Investor Takeaways and What to Watch

This week’s lesson is simple: copper isn’t just a demand story. It’s a logistics and policy story.

  1. Watch the U.S. premium versus London.
    When the U.S. price stays well above the LME price, it keeps pulling physical copper into America. When the premium narrows, copper may stay trapped where it is. Reuters’ reporting on the inventory surge is basically a story about that spread.

  2. Track where inventories sit, not just how big they are.
    The market can feel tight outside the U.S. even when global totals look comfortable, because deliverable inventories are not evenly distributed. The Reuters stockpile story is a warning against reading one global number and calling the market balanced.

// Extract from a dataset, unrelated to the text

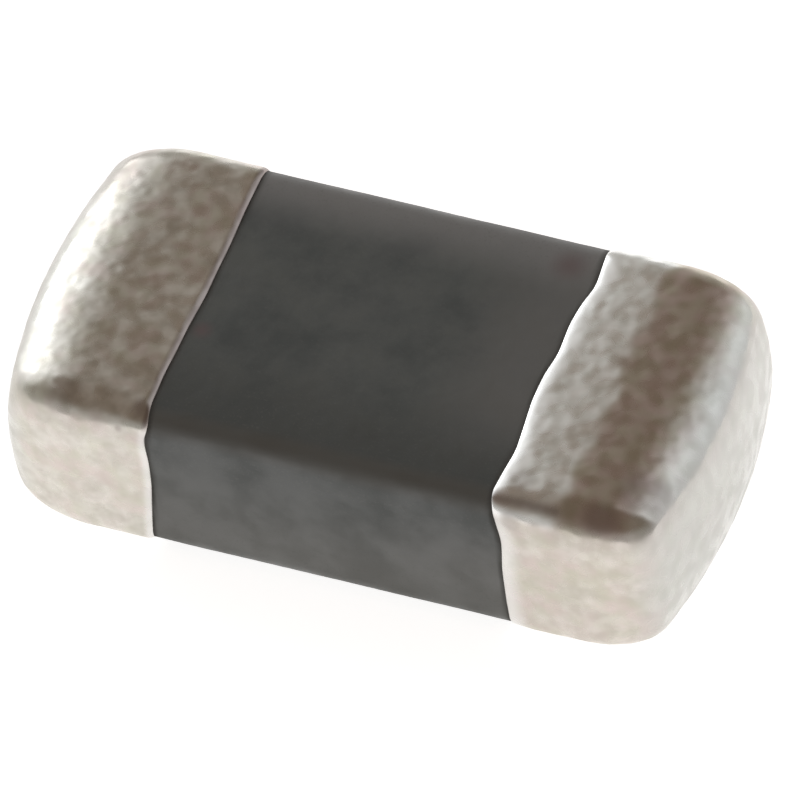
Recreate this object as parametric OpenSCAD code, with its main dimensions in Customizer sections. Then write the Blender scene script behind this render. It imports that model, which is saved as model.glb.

  3. Treat “critical mineral” policy as a flow driver.
    Copper’s addition to the U.S. critical minerals list matters because it can shape permitting, investment priorities, and stockpiling behavior, whether that stockpile is public or private.
    Investors should care less about the label and more about what the label changes: incentives, timelines, and trade rules.

  4. Don’t ignore labor and disruption signals in Chile and Indonesia.
    Reuters tied the record pricing to disruptions at mines including Indonesia’s Grasberg and the focus on Chilean stress points.
    When inventories are poorly positioned, “normal” disruptions can have outsized price impact.

  5. Keep the deficit debate in context.
    Citi’s deficit view and Macquarie’s surplus view can both be useful, as long as you remember the market trades available supply, not theoretical supply.

Final thoughts

Copper above $13,000 is a headline, but the deeper story is about fragility. When supply is slow to grow, and policy risk can reroute inventories in months, copper can swing from “plenty” to “scramble” fast.

This week’s record is less about a single buyer and more about a system where the metal is increasingly treated like a strategic asset, and strategic assets don’t always sit where the market needs them most.